Begin

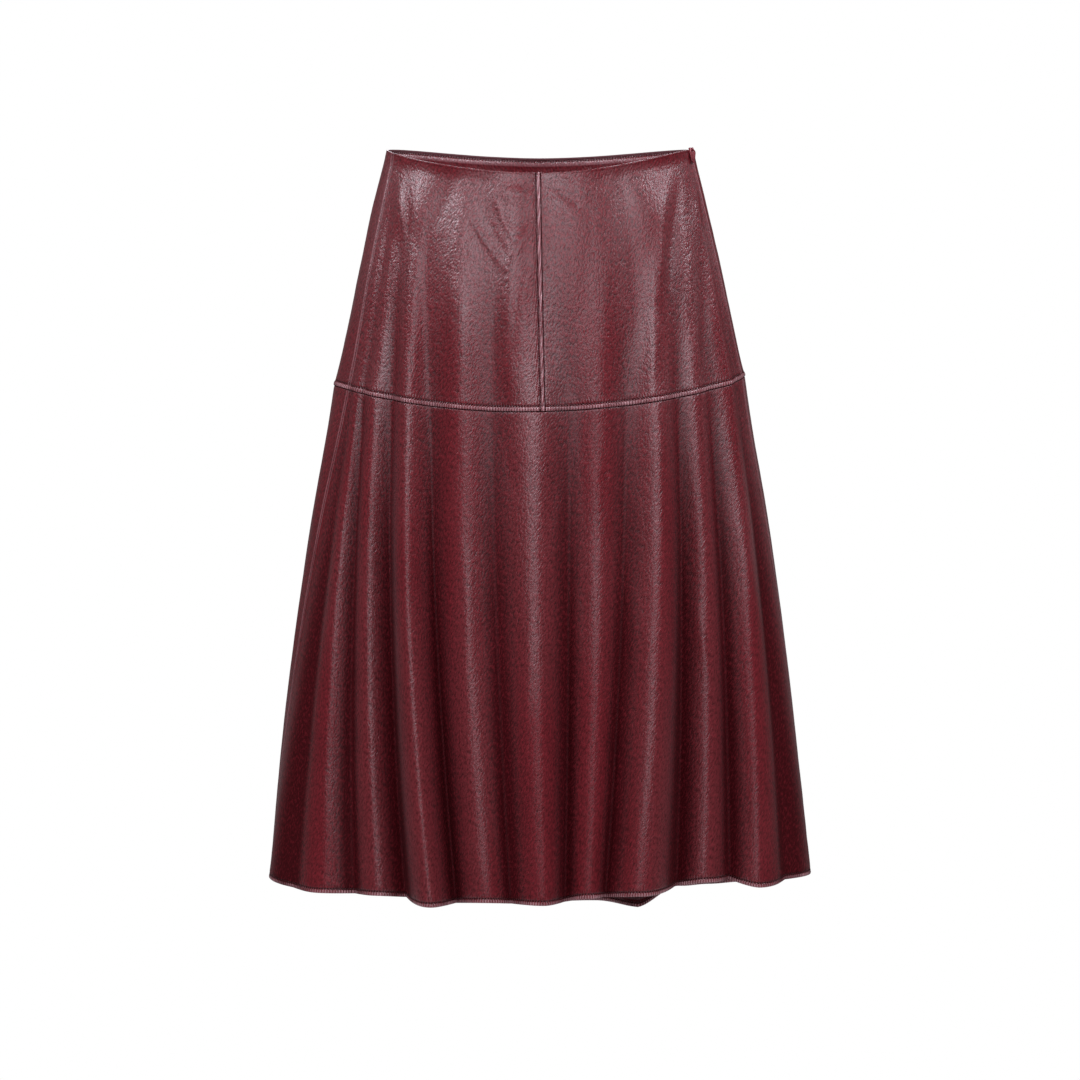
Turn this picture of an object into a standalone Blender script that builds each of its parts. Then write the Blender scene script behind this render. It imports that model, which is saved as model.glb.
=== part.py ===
"""Leather skirt: a burgundy A-line midi skirt, hollow, as it hangs from its waist.

The front faces -Y and +Z is up. The origin is the centre of the waist opening, level with the tops of the
side seams. Left and right are the wearer's, so the left side is at +X. Every place on the cloth is given by
an angle round the body, from the centre front towards the left side, and by a level, which is 0 at the
waist, 1 at the yoke seam and 2 at the hem.
"""

import math
from collections import namedtuple

import bmesh
import bpy
from mathutils import Matrix, Vector

# Driving sizes, in metres unless the name says otherwise.
MM = 0.001
WALL = 1.4 * MM
GAP = 0.3 * MM
YOKE_DEPTH = 243 * MM
SKIRT_DEPTH = 525 * MM
WAIST_DIP_FRONT = 30.5 * MM
WAIST_DIP_BACK = 1.5 * MM
WAIST_SWELL_BACK = 9.5 * MM
WAIST_DIP_POWER_RIGHT = 1.5
WAIST_DIP_POWER_LEFT = 2.2
SEAM_DIP_FRONT = 36 * MM
SEAM_DIP_BACK = 14 * MM
SEAM_DIP_POWER_RIGHT = 1.75
SEAM_DIP_POWER_LEFT = 1.4
SEAM_TILT = 5 * MM
FOLD_GROWTH_POWER = 2
YOKE_FOLD_POWER = 1.5

SEAM_WELT_WIDTH = 6 * MM
CENTRE_WELT_WIDTH = 5 * MM
WELT_RISE = 0.9 * MM
CENTRE_SEAM_ANGLE_WAIST = 0.0
CENTRE_SEAM_ANGLE_YOKE = 1.3

FACING_WALL = 1.0 * MM
FACING_TOP = 2.5 * MM
FACING_DEPTH = 40 * MM
ZIP_TAPE_WALL = 1.0 * MM
ZIP_TAPE_WIDTH = 20 * MM
ZIP_TAPE_TOP = 6 * MM
ZIP_LENGTH = 190 * MM

# Mesh fineness.
COLUMNS_PER_FOLD_LINE = 4
SKIRT_ROWS = 10
YOKE_ROWS = 5
FRONT_YOKE_COLUMNS = 22
BACK_YOKE_COLUMNS = 44
FACING_ROWS = 2
ZIP_TAPE_ROWS = 8

# The skirt's girth at five levels: half its width, and how far it stands out in front and behind.
Section = namedtuple("Section", "level half_width front_depth back_depth")
SECTIONS = (
    Section(0.0, 161.8 * MM, 62 * MM, 62 * MM),
    Section(0.5, 189.3 * MM, 81 * MM, 90 * MM),
    Section(1.0, 215.2 * MM, 92 * MM, 104 * MM),
    Section(1.3, 239.5 * MM, 98 * MM, 106 * MM),
    Section(1.65, 264.5 * MM, 104 * MM, 109 * MM),
    Section(2.0, 285.5 * MM, 110 * MM, 113 * MM),
)

# The lines that run down the cloth, in order round the body: the crests and valleys of the folds between the
# two side seams. Angles are in degrees at the waist, the yoke seam and the hem. A rise is how far the line
# stands out from the smooth girth (in if negative), and hem is its height there, both in millimetres.
# Crease says how tight a valley is, from 0, soft, to 1.
Line = namedtuple("Line", "kind waist yoke_seam hem_angle rise_seam rise_hem crease hem")
FRONT_LINES = (
    Line("side seam", -71, -68.5, -93, 0, 0, 0.0, -766),
    Line("valley", -69, -66, -64, 0, 1, 0.5, -772),
    Line("crest", -67, -62, -52, 1, 10, 0.0, -775),
    Line("valley", -64, -59, -43, -2, -10, 0.7, -776),
    Line("crest", -60, -53, -36, 3, 6, 0.0, -776),
    Line("valley", -55, -46.5, -29.8, -5, -18, 0.95, -779),
    Line("crest", -48, -39.5, -22.3, 7, 22, 0.0, -785),
    Line("valley", -39, -32, -18, -5, -16, 0.9, -784),
    Line("crest", -28, -22.5, -11, 3, 10, 0.0, -781),
    Line("valley", -19, -13.5, -6, -3, -6, 0.8, -783),
    Line("crest", -10, -2.5, 0.6, 4, 16, 0.0, -783),
    Line("valley", 3, 8, 5.2, -3, -14, 0.9, -782),
    Line("crest", 18, 16.5, 10, 2, 6, 0.0, -777),
    Line("valley", 32, 24.5, 13.7, -3, -10, 0.85, -779),
    Line("crest", 46, 34.5, 20.5, 7, 20, 0.0, -778),
    Line("valley", 53, 42, 30.5, -4, -22, 0.95, -768),
    Line("crest", 59, 49, 37, 2, 2, 0.0, -763),
    Line("valley", 66, 55.5, 44.5, -3, -14, 0.95, -762),
    Line("crest", 71, 65, 51, 4, 14, 0.0, -769),
    Line("valley", 74, 72, 64, 0, -2, 0.5, -764),
    Line("side seam", 76, 80, 92, 0, 0, 0.0, -762),
)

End

Exercise prompt:
Repeat the data above exactly.

Written response:
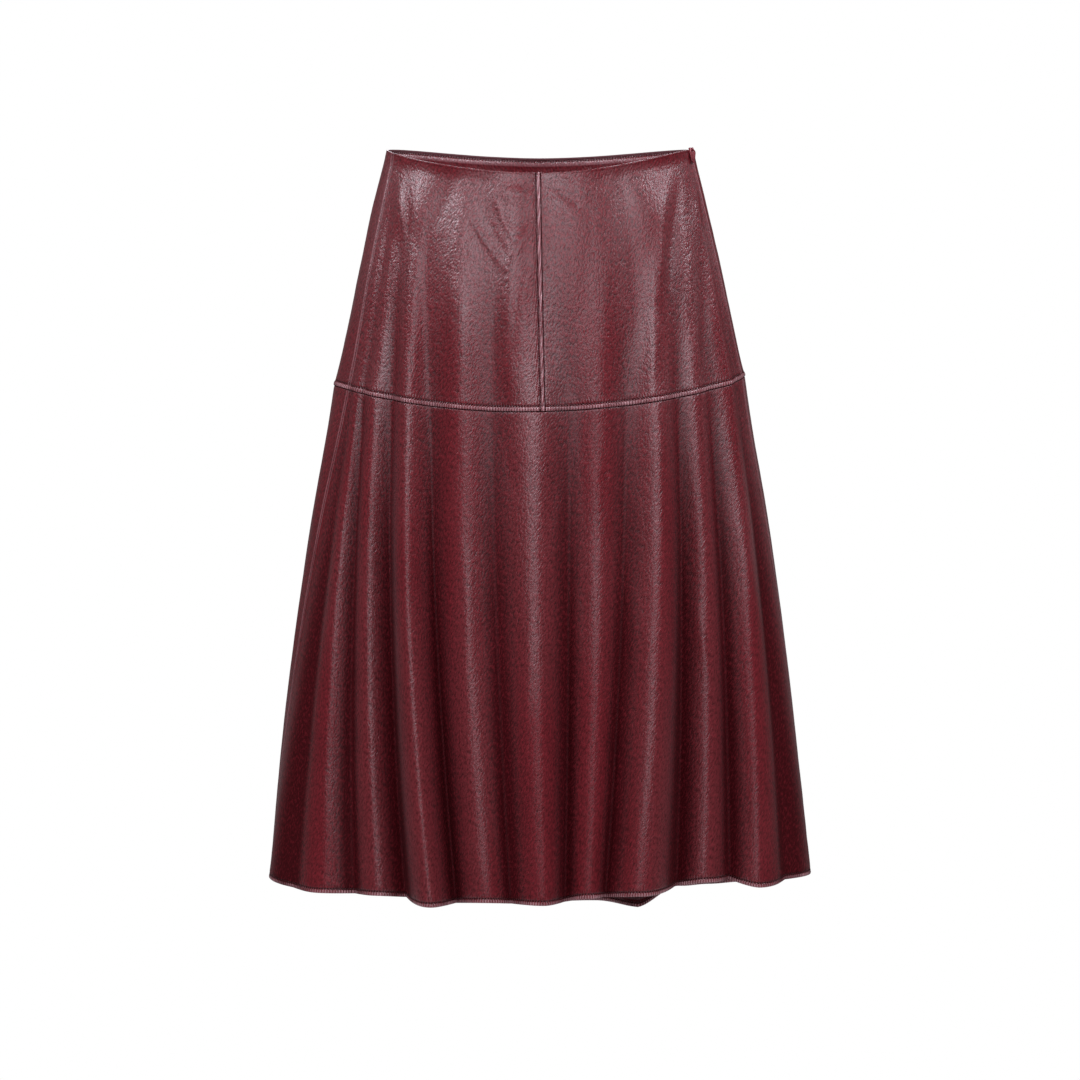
Turn this picture of an object into a standalone Blender script that builds each of its parts. Then write the Blender scene script behind this render. It imports that model, which is saved as model.glb.
=== part.py ===
"""Leather skirt: a burgundy A-line midi skirt, hollow, as it hangs from its waist.

The front faces -Y and +Z is up. The origin is the centre of the waist opening, level with the tops of the
side seams. Left and right are the wearer's, so the left side is at +X. Every place on the cloth is given by
an angle round the body, from the centre front towards the left side, and by a level, which is 0 at the
waist, 1 at the yoke seam and 2 at the hem.
"""

import math
from collections import namedtuple

import bmesh
import bpy
from mathutils import Matrix, Vector

# Driving sizes, in metres unless the name says otherwise.
MM = 0.001
WALL = 1.4 * MM
GAP = 0.3 * MM
YOKE_DEPTH = 243 * MM
SKIRT_DEPTH = 525 * MM
WAIST_DIP_FRONT = 30.5 * MM
WAIST_DIP_BACK = 1.5 * MM
WAIST_SWELL_BACK = 9.5 * MM
WAIST_DIP_POWER_RIGHT = 1.5
WAIST_DIP_POWER_LEFT = 2.2
SEAM_DIP_FRONT = 36 * MM
SEAM_DIP_BACK = 14 * MM
SEAM_DIP_POWER_RIGHT = 1.75
SEAM_DIP_POWER_LEFT = 1.4
SEAM_TILT = 5 * MM
FOLD_GROWTH_POWER = 2
YOKE_FOLD_POWER = 1.5

SEAM_WELT_WIDTH = 6 * MM
CENTRE_WELT_WIDTH = 5 * MM
WELT_RISE = 0.9 * MM
CENTRE_SEAM_ANGLE_WAIST = 0.0
CENTRE_SEAM_ANGLE_YOKE = 1.3

FACING_WALL = 1.0 * MM
FACING_TOP = 2.5 * MM
FACING_DEPTH = 40 * MM
ZIP_TAPE_WALL = 1.0 * MM
ZIP_TAPE_WIDTH = 20 * MM
ZIP_TAPE_TOP = 6 * MM
ZIP_LENGTH = 190 * MM

# Mesh fineness.
COLUMNS_PER_FOLD_LINE = 4
SKIRT_ROWS = 10
YOKE_ROWS = 5
FRONT_YOKE_COLUMNS = 22
BACK_YOKE_COLUMNS = 44
FACING_ROWS = 2
ZIP_TAPE_ROWS = 8

# The skirt's girth at five levels: half its width, and how far it stands out in front and behind.
Section = namedtuple("Section", "level half_width front_depth back_depth")
SECTIONS = (
    Section(0.0, 161.8 * MM, 62 * MM, 62 * MM),
    Section(0.5, 189.3 * MM, 81 * MM, 90 * MM),
    Section(1.0, 215.2 * MM, 92 * MM, 104 * MM),
    Section(1.3, 239.5 * MM, 98 * MM, 106 * MM),
    Section(1.65, 264.5 * MM, 104 * MM, 109 * MM),
    Section(2.0, 285.5 * MM, 110 * MM, 113 * MM),
)

# The lines that run down the cloth, in order round the body: the crests and valleys of the folds between the
# two side seams. Angles are in degrees at the waist, the yoke seam and the hem. A rise is how far the line
# stands out from the smooth girth (in if negative), and hem is its height there, both in millimetres.
# Crease says how tight a valley is, from 0, soft, to 1.
Line = namedtuple("Line", "kind waist yoke_seam hem_angle rise_seam rise_hem crease hem")
FRONT_LINES = (
    Line("side seam", -71, -68.5, -93, 0, 0, 0.0, -766),
    Line("valley", -69, -66, -64, 0, 1, 0.5, -772),
    Line("crest", -67, -62, -52, 1, 10, 0.0, -775),
    Line("valley", -64, -59, -43, -2, -10, 0.7, -776),
    Line("crest", -60, -53, -36, 3, 6, 0.0, -776),
    Line("valley", -55, -46.5, -29.8, -5, -18, 0.95, -779),
    Line("crest", -48, -39.5, -22.3, 7, 22, 0.0, -785),
    Line("valley", -39, -32, -18, -5, -16, 0.9, -784),
    Line("crest", -28, -22.5, -11, 3, 10, 0.0, -781),
    Line("valley", -19, -13.5, -6, -3, -6, 0.8, -783),
    Line("crest", -10, -2.5, 0.6, 4, 16, 0.0, -783),
    Line("valley", 3, 8, 5.2, -3, -14, 0.9, -782),
    Line("crest", 18, 16.5, 10, 2, 6, 0.0, -777),
    Line("valley", 32, 24.5, 13.7, -3, -10, 0.85, -779),
    Line("crest", 46, 34.5, 20.5, 7, 20, 0.0, -778),
    Line("valley", 53, 42, 30.5, -4, -22, 0.95, -768),
    Line("crest", 59, 49, 37, 2, 2, 0.0, -763),
    Line("valley", 66, 55.5, 44.5, -3, -14, 0.95, -762),
    Line("crest", 71, 65, 51, 4, 14, 0.0, -769),
    Line("valley", 74, 72, 64, 0, -2, 0.5, -764),
    Line("side seam", 76, 80, 92, 0, 0, 0.0, -762),
)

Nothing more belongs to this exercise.